If you are juggling multiple credit cards with different due dates, minimum payments, and interest rates, it is incredibly easy to miss a payment. A balance transfer allows you to combine multiple balances into one single, manageable monthly payment.

3. A Psychological Boost

Debt fatigue is real. Seeing 100% of your payment actually reduce the total amount you owe provides a massive psychological boost. It gives you the visible momentum you need to stay aggressively committed to becoming debt-free.

The Cons: How It Becomes a Dangerous Debt Trap

Credit card companies are incredibly profitable businesses, and they are not offering 0% APR out of the goodness of their hearts. They offer these promotions because statistically, they know a large percentage of people will fail to pay off the balance in time. Here is how the tool becomes a trap.

1. The Hidden Balance Transfer Fee

Moving your money is rarely free. Almost all balance transfer cards charge an upfront fee, typically between 3% and 5% of the total amount transferred. If you transfer $10,000 with a 5% fee, $500 is immediately added to your new balance. You have to do the math to ensure the interest you save outweighs this upfront fee.

2. The Promotional Cliff

That beautiful 0% APR does not last forever. It has a strict expiration date. If you have not paid off the entire balance by the time the 12, 15, or 21-month period ends, the remaining balance will be hit with the card’s standard, exorbitant interest rate (often 20% to 29%).

3. The Illusion of New Credit

This is the biggest behavioral trap. Once you transfer the balance off your old credit card, that old card now has a zero balance and a fully available credit limit. For someone who has not fixed their core spending habits, the temptation to start using that old card again is overwhelming. Suddenly, you have a maxed-out balance transfer card and a newly maxed-out standard credit card. You have essentially doubled your debt.

How to Use a Balance Transfer Card Successfully

If you decide to utilize a balance transfer, you must treat it with military precision. Do not leave your payoff to chance. Follow this strict, actionable checklist to guarantee success:

  • Calculate the Monthly Target: Take your total transferred balance (including the 3-5% transfer fee) and divide it by the number of months in your promotional period. If you transfer $5,000 (plus a $150 fee) for 15 months, your target monthly payment is $343.33.
  • Set Up Autopay Immediately: Do not rely on your memory. Log into your new account on day one and set up an automatic monthly transfer for your exact target amount.
  • Never Use the New Card for Purchases: A balance transfer card has one job: holding your old debt while you kill it.
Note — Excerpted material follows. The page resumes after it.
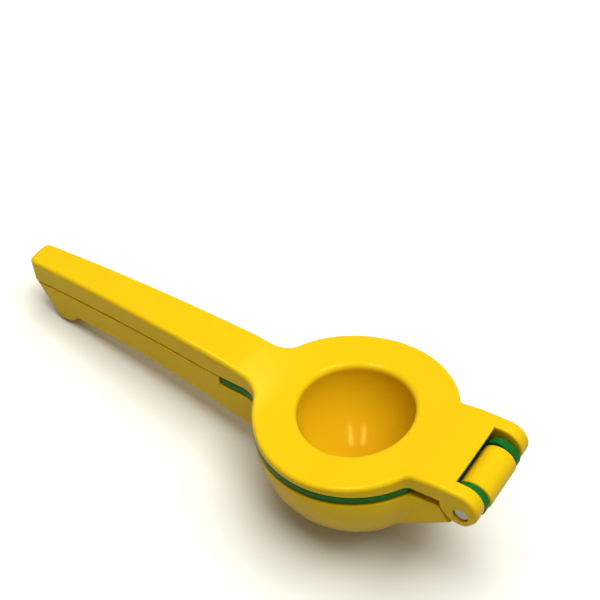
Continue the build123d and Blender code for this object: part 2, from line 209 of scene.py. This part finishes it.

Do not use this card to buy groceries, gas, or a new TV. New purchases can complicate how your payments are applied and ruin your payoff timeline.
  • Freeze the Old Cards: Literally or metaphorically, put your old credit cards on ice. Delete them from your Apple Pay, remove them from your favorite online retailers, and put the physical cards in a drawer. Do not close the accounts (as that can hurt your credit score), but make them incredibly difficult to use.
  • Read the Fine Print: One late payment on your new card is often enough to void the 0% promotional offer entirely, instantly triggering the penalty APR. Pay on time, every time.

Conclusion

A balance transfer credit card is like a power tool. In the hands of someone with a clear plan and disciplined spending habits, it can help you construct a debt-free life months or even years faster than you would otherwise. However, if used carelessly, it can cause immense financial damage.

Before applying for a balance transfer, take a hard, honest look at your financial habits. If you have addressed the root cause of your overspending and are ready to ruthlessly execute a payoff plan, a 0% APR card might be the exact tool you need to finally break the chains of high-interest debt.